13. The process matrix of claim 12, wherein the plurality of pipeline elements are distributed within the configurable communication grid and connected to adjacent crossbars of the configurable communication grid.

14. The process matrix of claim 13, wherein each of the plurality of crossbars is designed to direct a communication received at an input of the crossbar to one of a group of selectable outputs of the crossbar, the selectable outputs including at least one of the pipeline elements and at least one intercommunication path.

15. The process matrix of claim 14, wherein each crossbar includes a configurable switching device that directs the received communication to the selected output.

16. The process matrix of claim 12, wherein the plurality pipeline elements includes pipeline elements of different sizes.

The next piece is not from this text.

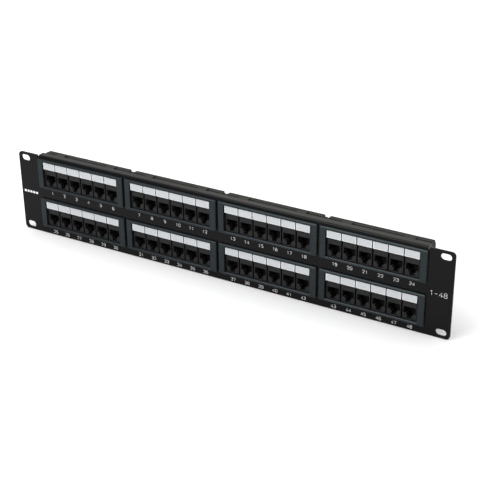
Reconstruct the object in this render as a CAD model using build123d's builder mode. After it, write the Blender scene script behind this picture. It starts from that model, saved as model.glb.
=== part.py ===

17. The process matrix of claim 12, wherein a portion of the process matrix between a plurality of adjacent crossbars of the configurable communication grid is unused.

18. A method, comprising the steps of:

accessing a process matrix including a configurable communication grid communicatively coupled with a plurality of pipeline elements, the configurable communication grid configured to implement at least a portion of a hardware pipeline through a series of the pipeline elements; and

reconfiguring the configurable communication grid to implement at least a portion of a second hardware pipeline through a different series of the pipeline elements.

19. The method of claim 18, wherein the second hardware pipeline is a modification of the first hardware pipeline.

20. The method of claim 18, further comprising deactivating a pipeline element included in the first hardware pipeline and not included in the second hardware pipeline.